Por Domingos Matos

Quem, depois de quase dois anos de pandemia, em que a vida ficou em suspenso, ainda lembrar o que era o serviço público de transporte coletivo em Itabuna vai ter uma ideia do prejuízo que o Município de Itabuna – leia-se “o povo itabunense” – vem arcando para ter um serviço capenga como o atual. Mas esse pandemônio não se encerra nesse ano. A arapuca foi montada para pegar ainda mais dinheiro público quando o próximo contrato for licitado. Falaremos abaixo. Por enquanto, convém entender como chegamos aqui.

Após ter sido decretada a pandemia mundial do coronavírus, quando a demanda por transporte caiu drasticamente, as duas empresas que operavam o sistema, a São Miguel e a Sorriso, ofereceram à prefeitura um acordo visando manter uma operação, com 40 a 50 ônibus, a um custo de aproximadamente R$ 1,4 milhão por mês. O melhor dessa proposta era que seriam mantidos os cerca de 600 empregos que as duas companhias geravam. O prefeito Fernando Gomes não aceitou.

Para 2021, com a proposta ainda vigindo, o Poder Concedente, agora sob o prefeito recém-eleito Augusto Castro, decidiu contratar a atual empresa Atlântico para operar o sistema, por um valor muito maior do que inicialmente proposto pelas duas empresas que já faziam a serviço: aproximadamente R$ 2 milhões por mês.

Só que essa proposta tinha um custo operacional muito menor, já que reduziria o número de funcionários a menos da metade – cerca de 250 trabalhadores. A mão-de-obra representa 55% do custo do transporte coletivo. Se fizer as contas… Outra diferença era o uso de micro-ônibus, que também tem um custo operacional muito menor do que um ônibus comum. Ganha-se mais (contrato maior) e paga-se menos (custo menor). Logo, o lucro explode.

A arapuca

Mas a arapuca não está nesse emaranhado de contas que acabam por premiar uma empresa com um lucro maior, sendo que ela tem um custo menor de operação. O que vai, no futuro, pegar a todos pelo bolso é o descontrole do que sempre foi o Calcanhar de Aquiles do serviço público de transporte coletivo: as gratuidades. Virou uma festa, tanto que, embora o serviço esteja horrível para todos, não se veem instituições como associações de deficientes físicos, nem as de idosos, reclamando do transporte coletivo.

Esse aparente descontrole sobre as gratuidades, que se justifica como consequência de um contrato emergencial, é, na verdade, uma forma – intencional ou não – de criar as bases elevadíssimas para a futura licitação do serviço.

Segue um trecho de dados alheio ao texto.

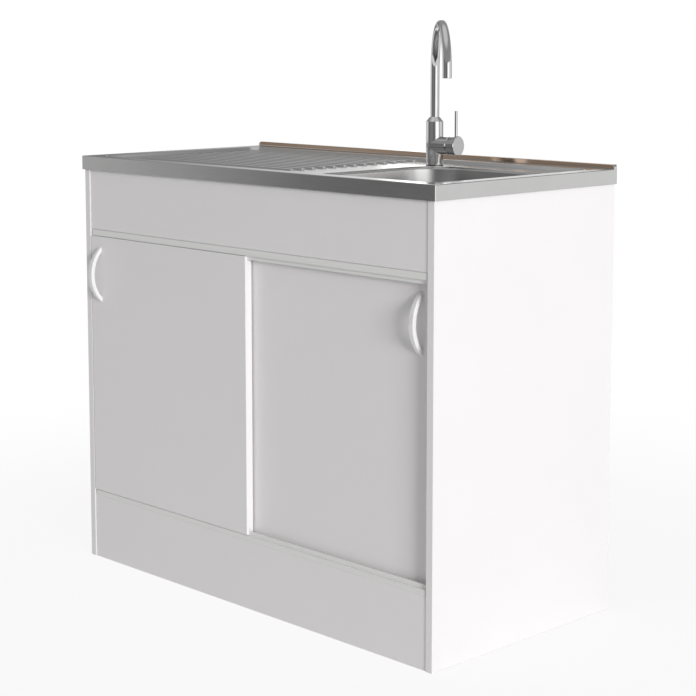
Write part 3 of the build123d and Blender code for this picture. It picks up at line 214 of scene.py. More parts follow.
def softened(profile, steps=5):
    """A profile of (across, height, radius) corners, each corner turned into an arc."""
    points = []
    for k, (across, height, radius) in enumerate(profile):
        here = Vector((across, height))
        if radius == 0 or k in (0, len(profile) - 1):
            points.append(here)
            continue
        before = (Vector(profile[k - 1][:2]) - here).normalized()
        after = (Vector(profile[k + 1][:2]) - here).normalized()
        half_angle = before.angle(after) / 2
        reach = radius / math.tan(half_angle)
        middle = here + (before + after).normalized() * (radius / math.sin(half_angle))
        start, end = here + before * reach - middle, here + after * reach - middle
        sweep = start.angle_signed(end)
        for step in range(steps + 1):
            turn = -sweep * step / steps
            cosine, sine = math.cos(turn), math.sin(turn)
            spoke = Vector((start.x * cosine - start.y * sine, start.x * sine + start.y * cosine))
            points.append(middle + spoke)
    return points


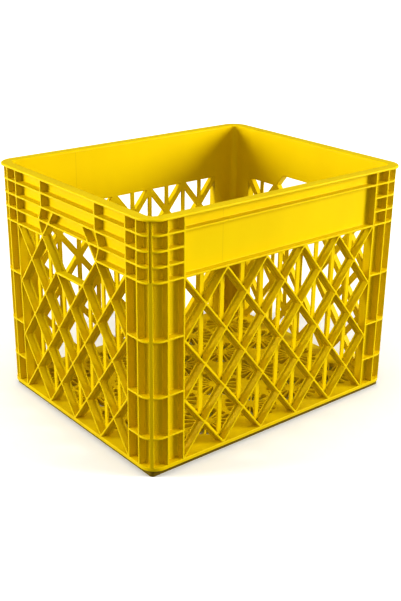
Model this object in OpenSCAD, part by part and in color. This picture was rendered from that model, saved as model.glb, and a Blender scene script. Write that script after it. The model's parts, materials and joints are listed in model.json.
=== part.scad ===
// Rectangular dairy crate: ribbed shell with diamond lattice sides,
// hand holds in the short sides and an openwork floor.
// Origin: centre of the footprint on the floor, +Z up, +X along the long side.

/* [Body] */
// Length between the outer faces of the ribs
body_l = 376; // [320:1:460]
// Width between the outer faces of the ribs
body_w = 303; // [260:1:380]
// Overall height
body_h = 292; // [240:1:350]
// Outer radius of the vertical corners
corner_r = 19; // [15:1:21]
// Wall from the outer faces of the ribs to the inner face
wall = 11; // [9:0.5:14]

/* [Skin and ribs] */
// Thickness of the closed skin and of the inner flange of the bars
skin = 2.5; // [2:0.1:4]
// Thickness of the standing ribs
rib_t = 2.4; // [1.8:0.1:3.5]
// Number of rib spaces between the rim and the lower edge of the band
band_rows = 4; // [3:1:5]
// Distance between the ribs of the band
band_pitch = 16.6; // [14:0.1:20]

/* [Corner posts] */
// Distance from the short side to the inner rib of a post
post_l = 46; // [40:1:60]
// Distance from the long side to the inner rib of a post
post_w = 42; // [38:1:56]
// Distance from the short side to the first rib of a post
first_rib_l = 24; // [22:1:34]
// Distance from the long side to the first rib of a post
first_rib_w = 22; // [22:1:30]
// Width of the double rib on the corner diagonal
apex_w = 4.6; // [4:0.2:7]
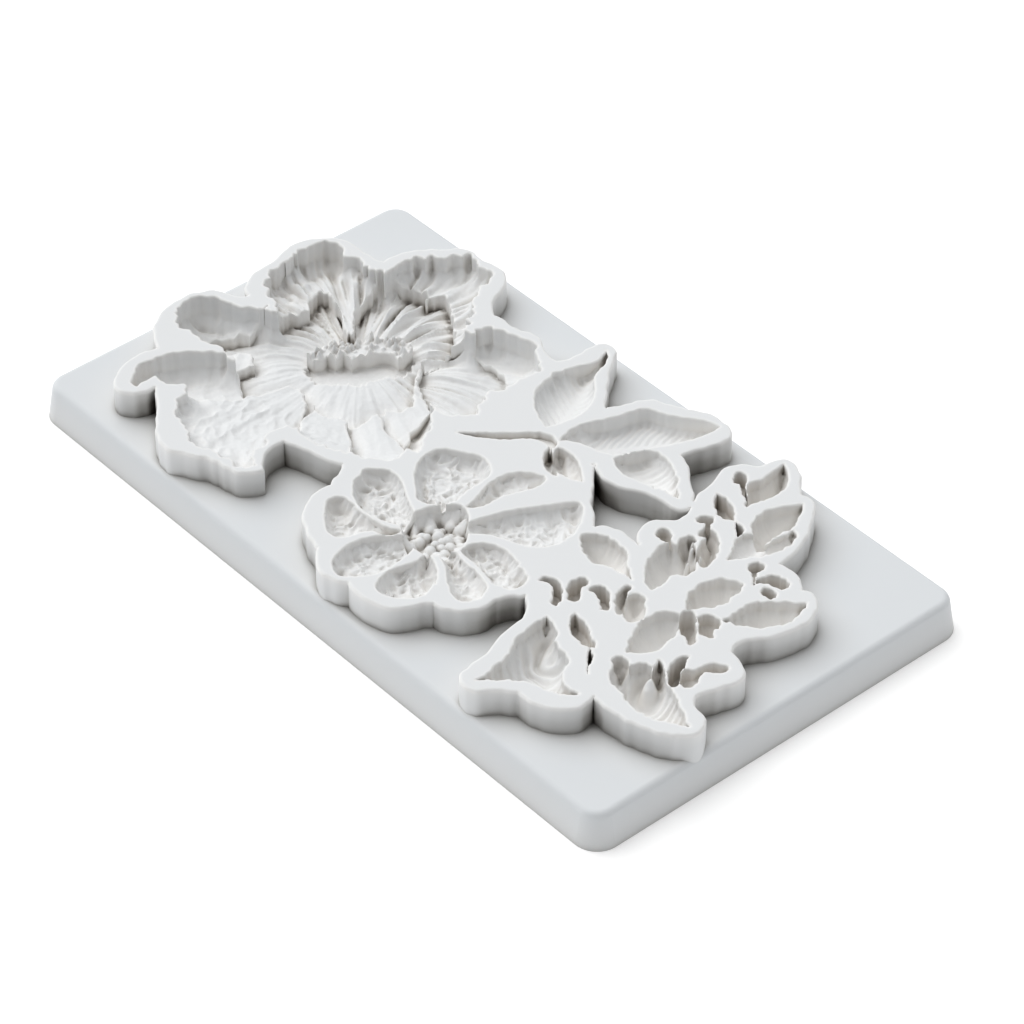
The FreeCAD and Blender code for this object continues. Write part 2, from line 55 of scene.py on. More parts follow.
ISLAND_SHIFT = -0.4       # places below are in the island's own drawing, this far off along Y
SAME_LEVEL = 0.05         # heights closer than this count as one level
SPACING = 0.24            # grid and outline spacing of the relief surface
OUTLINE_CLEARANCE = 0.22  # grid points stay this far from the outlines
ROW_OFFSET = 0.14         # a row of points runs this far to each side of every outline
ROW_CLEARANCE = 0.12      # points of those rows stay this far from the other outlines
GRID_CLEARANCE = 0.13     # grid points stay this far from those rows
PROBE = 0.03              # how far beside an outline the next level is looked up
WELL_ABOVE = 50           # levels are looked up straight down from this height
UPWARD = 0.9              # a face counts as level when its normal's Z is more than this
CORNER = math.radians(40)           # an outline that turns more than this has a corner
SHARP_EDGE = math.radians(62)       # faces that meet at more than this are shaded apart

# How far a loose end of each kind of outline may be moved to meet another outline.
SNAP_REACH = {"crease": 1.5, "step": 1.3, "rim": 0.5, "seam": 0.5, "outer": 0.5}

RIM_ROUNDING = 0.20       # radius of the brink round each cavity and step
OUTER_ROUNDING = 0.38     # radius of the island's outer top edge
STEP_FOOT = 0.35          # fillet at the foot of a low step inside a cavity
STEP_DIP = 1.3            # how far the floor dips at the foot of a step that faces the front
STEP_DIP_WIDTH = 4.5
DEEPEST_DIPPED = 4.8      # floors lower than this don't dip
TALL_WALL = 1.2           # walls above this height get five rows of points between the ends
LOW_WALL = 0.4            # and walls above this height get three
CAVITY_CLEARANCE = 0.3    # nothing in a cavity comes nearer to the island's top than this
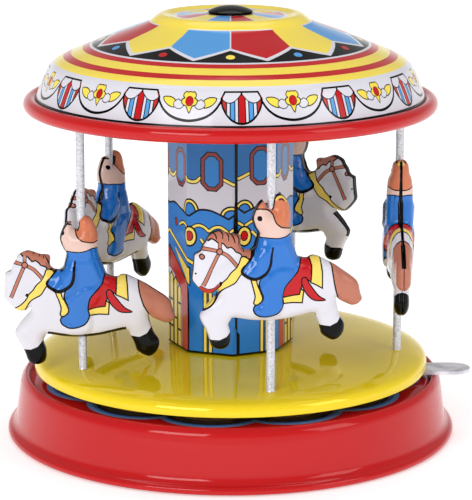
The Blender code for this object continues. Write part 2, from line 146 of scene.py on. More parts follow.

O caos favorece aos mais espertos, sempre. Ninguém tem interesse em controlar esse passivo, a começar pela Atlântico, uma vez que o seu contrato reza que toda vez que a catraca não atingir o valor mínimo contratado, a Prefeitura (o povo) vai bancar o subsídio.

Um exemplo: se em determinado mês, independente do número de passageiros transportados, o valor apurado na catraca (passe estudantil, vale-transporte e dinheiro) não atingir o valor do contrato (os tais +/- R$ 2 milhões), teremos que pagar essa diferença. O grande lance é: ninguém está com as rédeas da situação nas mãos. A empresa não fiscaliza as gratuidades porque seu lucro é garantido pelo subsídio que a prefeitura dá. E a prefeitura não fiscaliza porque não quer fiscalizar.

Mas esse passivo de gratuidades desenfreadas vai aparecer, em breve, como custo fixo para a futura empresa – quem garante que não será a atual? – elevando o valor do contrato e fazendo que o custo de operação comece lá nas alturas. Quem pagará a conta?

Em breve, mais comentários sobre a relação do transporte com a prefeitura e as consequências para a população.